Get Text from Webpage - Applescript

newhero · June 11, 2010, 8:13am

What is the applescript equivalent of the Automator action “Get Text from Webpage”?

I was using curl, but it has recently started returning a “This Document has Moved to here” with a link to the original page. Maybe someone doesn’t like me requesting their HTML source?

Thank you.

StefanK · June 11, 2010, 8:16am

Hi,

try curl with the -L switch, which follows redirections

newhero · June 12, 2010, 1:54am

Thanks StefanK! That totally worked for getting around the redirect.

I think I’m still looking for a text based “print preview” version of the webpage because I have a lot of predefined tags I’m using to parse data.
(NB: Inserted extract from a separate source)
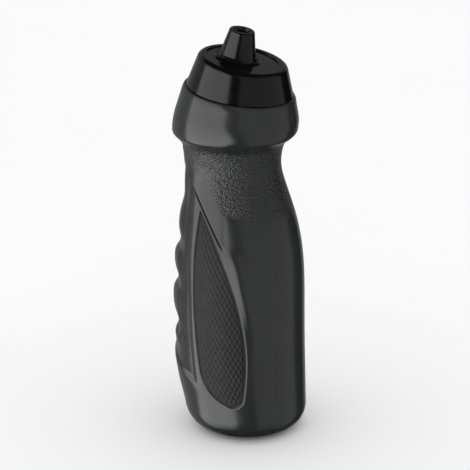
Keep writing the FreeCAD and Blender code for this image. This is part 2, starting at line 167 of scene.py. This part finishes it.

With curl I end up having to strip a lot of html.

Is there really no Applescript equivalent of get text from webpage? Is it easier to convert html to text after I’ve done curl?

Dylan_Weber · June 12, 2010, 3:52am

Here is what I use:

do shell script "curl " & site & " | textutil -stdin -stdout -format html -convert txt -encoding UTF-8 "

McUsr · June 12, 2010, 8:52am

Hello

You can get the source of a Safari webpage, but the result would be the same as the result of the curl command.


property newline :  character id 10 ” tinkered to use id instead of deprecated ASCII character

tell application "Safari"
	-- The following line collects info used by the Terminal editors
	set myURL to the URL of document 1 ”  as string *removed* uses text as of AS 2.0
	
	-- Retrieve the source from the browser
	set mySource to the source of document 1 ” as text  *removed* unnecessary coercion as of AS 2.0 -was string
end tell

This is shamelessly stolen from Daniel S. Rubins get browser source scripts (dan@webgraph.com)

I’m sure there is somebody out there who have some great scripts for stripping away the header and such until you get the body, which is what you are really interested in.

I believe that you would really need a “posessive” version of the extractBetween script from this post , which should consider nested tags between the tags, so that you could parse the source hierarchially. By posessive in this context I mean that it would return all the text between the start tag, and its end tag. It exclude the tags searched for
and take “malformed” pages into consideration; that several tags can appear on the same line.

This is a topic I really know far to little about, so for the fun of it i tried apropos html in a terminal window
and voila : I found a command named htmlparse but this package are for people using tcl, and I’m not one of those. Maybe some others can help you with this issue.

I’m sure there are some handlers for parsing html with AppleScript here which could suit you if you execute this query not knowing exactly what you are looking for.

Best Regards

McUsr

StefanK · June 12, 2010, 10:40am

two unnecessary coercions

form the dictionary:
URL get/set unicode text The current URL of the document.
source get unicode text The HTML source of the web page currently loaded in the document.

By the way: Since AppleScript 2 there is a constant linefeed for character id 10

McUsr · June 12, 2010, 1:16pm

Thanks Stefan

I’ll correct it in the post above. that is omit the coercions in both cases.

It so useful when you remind me of this, making the matter stick.
Hopefully you won’t have to do this all of the time. But please don’t stop.

Best Regards

McUsr